Inflation in the euro zone fell for a third straight month in June, a preliminary reading showed on Friday, but was unlikely to sway the European Central Bank, which has pencilled in a ninth consecutive rate hike for July and is eyeing one in September too.
"We think headline inflation will fall further, and that the core will ease back, albeit remain sticky," said Melanie Debono, senior Europe economist at Pantheon Macroeconomics.
"The ECB has all but promised another hike in July, and will go ahead with the increase given that inflation in Q2 averaged in line with its forecast, 6.2%."
In the U.S., the core Personal Consumption Expenditures (PCE) Price Index rose 0.3% in May from April, but is unlikely to challenge the Fed's commitment to its current hawkish stance after a robust data this week that signalled economic resilience.
"The general message from central bankers is that the fight against inflation is not over," said Hubert de Barochez, markets economist at Capital Economics.
European shares still advanced 8.7% in the first six months of the year.
Italy's benchmark FTSE MIB hit its highest level since September 2008 on Friday.
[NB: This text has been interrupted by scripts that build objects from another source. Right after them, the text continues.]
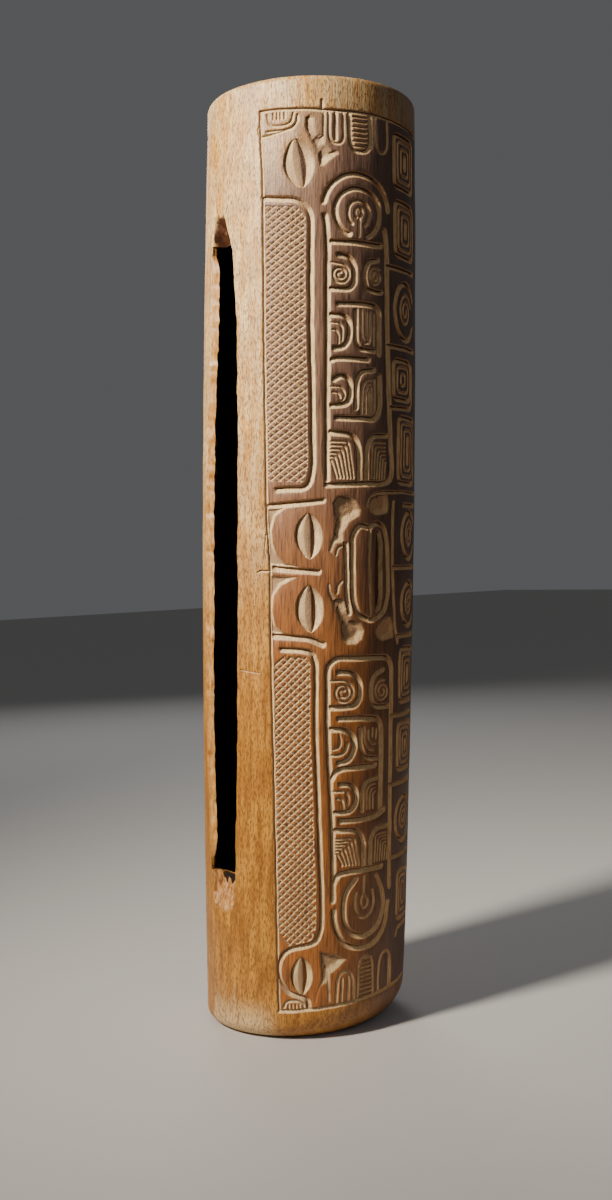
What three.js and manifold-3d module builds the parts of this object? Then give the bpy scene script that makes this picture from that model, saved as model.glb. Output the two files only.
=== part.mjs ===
// A slit drum cut from one log: hollowed through a long slit, with a carved panel on each flank.
// Millimetres, +Z up, the slit facing -Y. The log is shaped and carved along its own axis and then
// stood on its foot, which is cut a little off square, so that the log leans.
import * as THREE from "three";
import { mergeVertices } from "three/addons/utils/BufferGeometryUtils.js";
import Module from "manifold-3d";

const wasm = await Module();
wasm.setup();

const degrees = THREE.MathUtils.degToRad;

// The log
const height = 600;
const footRadius = 65.5;
const headRadius = 68.4;
const bellyBulge = 3.5; // added to the radius half way up
const nominalRadius = 70; // distances around the log are measured on this radius
const facets = 32;
const rows = 4;
const lean = degrees(2.5);
const leanAround = degrees(144); // from the slit, round to where the axis leans
const headSlope = 0.021; // rise of the top cut towards the same side
const footRound = { least: 8, most: 23 }; // worn edge of the foot: away from the lean, and under it
const headRound = 4;
const rimBand = 1.5; // the profile's rims are drawn 1 mm round and then grown to their size

// The hollow
const hollow = { bottom: 62, top: 536, radius: 57, end: 34, towardsSlit: 4, facets: 16 };

// The slit, seen square on, and the depth at which its sloping ends meet the hollow
const slitOutline = [
  [75, -9, 11], [84, -13, 14], [110, -15, 15], [150, -19, 16.5], [200, -21.5, 17.8],
  [335, -21.5, 17.8], [400, -18, 17.2], [450, -14, 15.6], [497, -12.4, 11.2], [519, -11, 3], [522, -9, 0],
]; // height, left edge, right edge
const slitEnds = { bottom: 75, throughBottom: 108, throughTop: 497, top: 522, depth: 11 };
const slitOverrun = 6; // the outline runs on below the lowest height, past the sloping end
const slitReach = { out: 12, in: 45, across: 60 }; // the cutter's reach from the nominal radius

// The carving
const panelZero = 66; // the panel's zero line, measured round from the middle of the slit
const lift = 1.3; // how far a cutter stands out of the wood
const longStep = 14; // longest straight run of a cutter around the log
const highStep = 70; // and along it
const gougeCut = { depth: 1.9, above: 1.5, below: 3.1, left: 2.7, right: 2.3 };
const edgeCut = { depth: 1.2, above: 0.8, below: 2.2, left: 1.2, right: 1.2 };

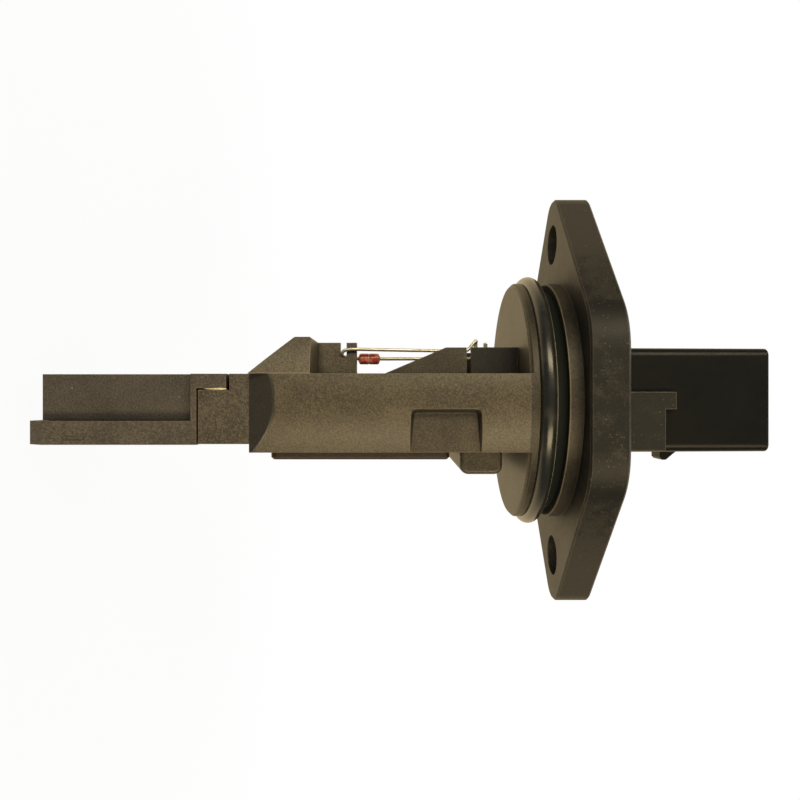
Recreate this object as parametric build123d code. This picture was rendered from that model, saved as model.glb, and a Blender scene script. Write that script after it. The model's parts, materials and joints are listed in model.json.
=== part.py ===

The lenders-heavy index also outperformed many of its regional peers this quarter.
European banks led sectoral gains, up 6.6% in the second quarter.
Miners were a big drag this quarter, down 9.2% as worries around top metals consumer China weighed heavily on metal prices.
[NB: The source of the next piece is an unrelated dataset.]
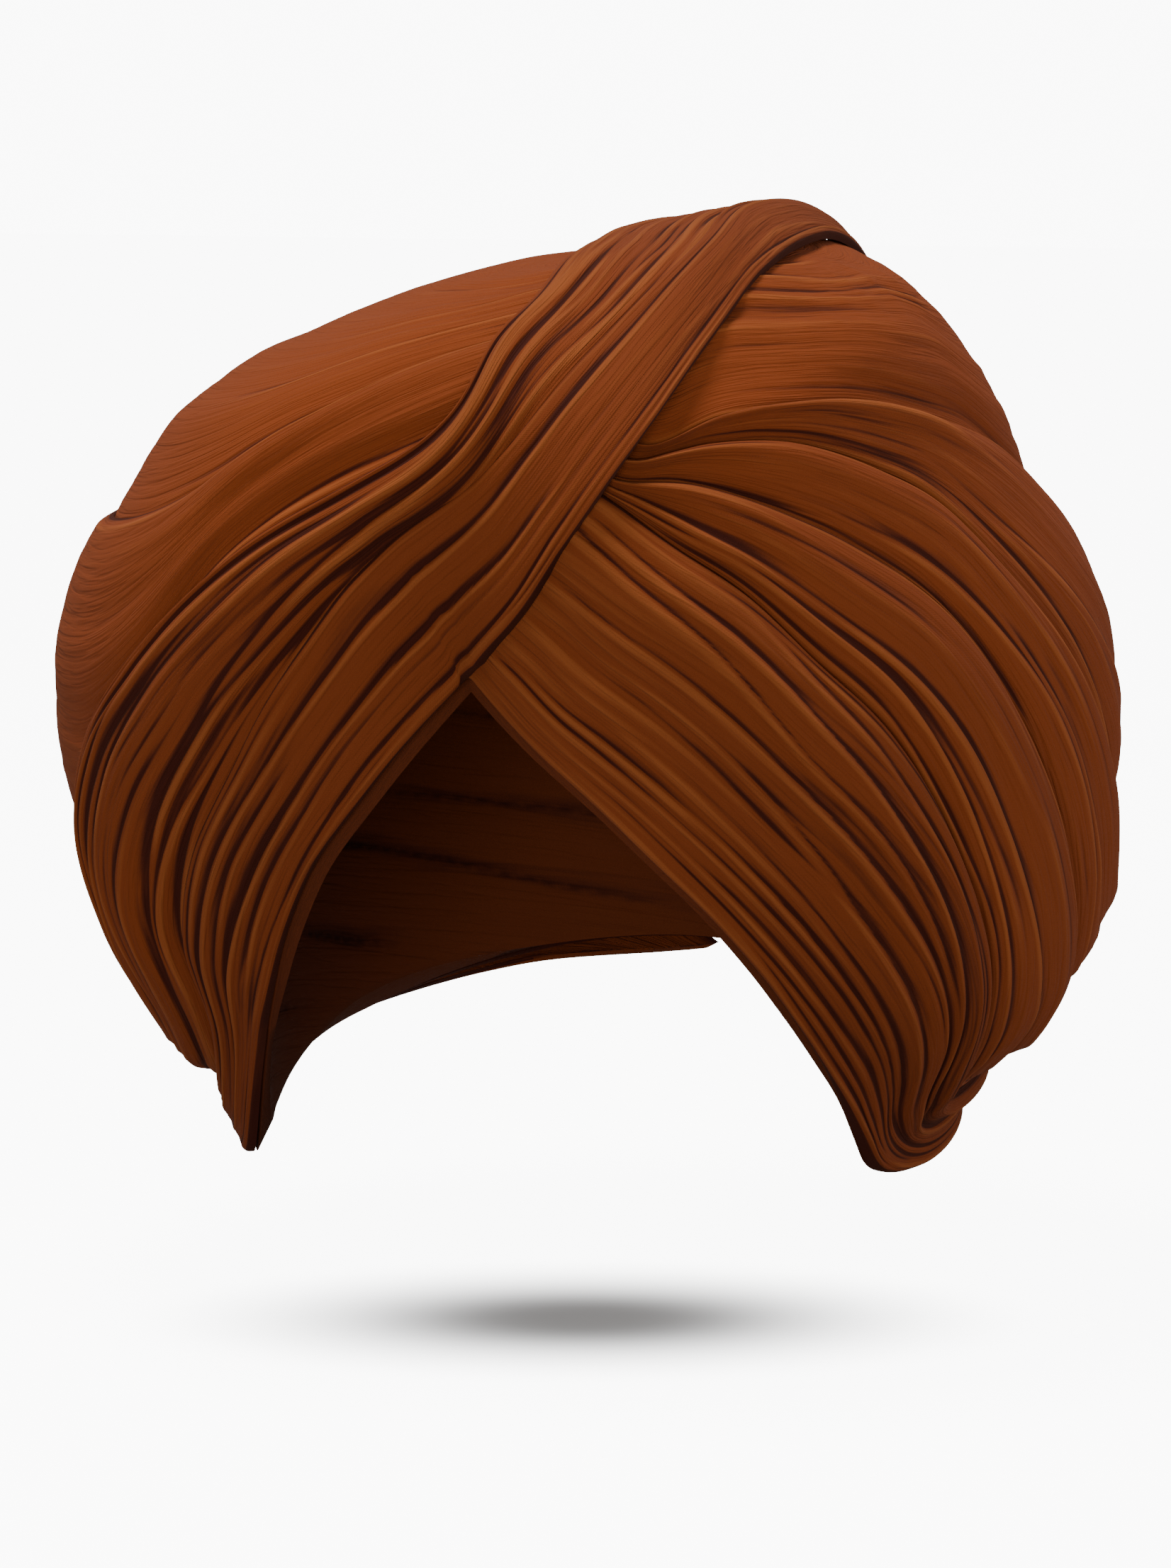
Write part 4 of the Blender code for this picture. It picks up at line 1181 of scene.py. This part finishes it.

On Friday, miners and energy stocks added 0.8% and 1.2%, respectively, tracking commodity prices higher as a decline in China's factory activity boosted expectations of more economic stimulus from the country.
The real estate sector rose 1.7%, buoyed by 4.3% gains in shares of LEG Immobilien after the German firm raised its 2023 outlook.
On the flip side, new rules from the Dutch government restricting exports of certain advanced semiconductor equipment weighed on shares of chipmakers, with ASML, Europe's largest technology company, down 0.8%.
Shares in Adidas (OTC:ADDYY) and Puma, which had fallen earlier on Nike (NYSE:NKE)'s dour forecast, reversed course to rise 2.5% and 3.3%, respectively.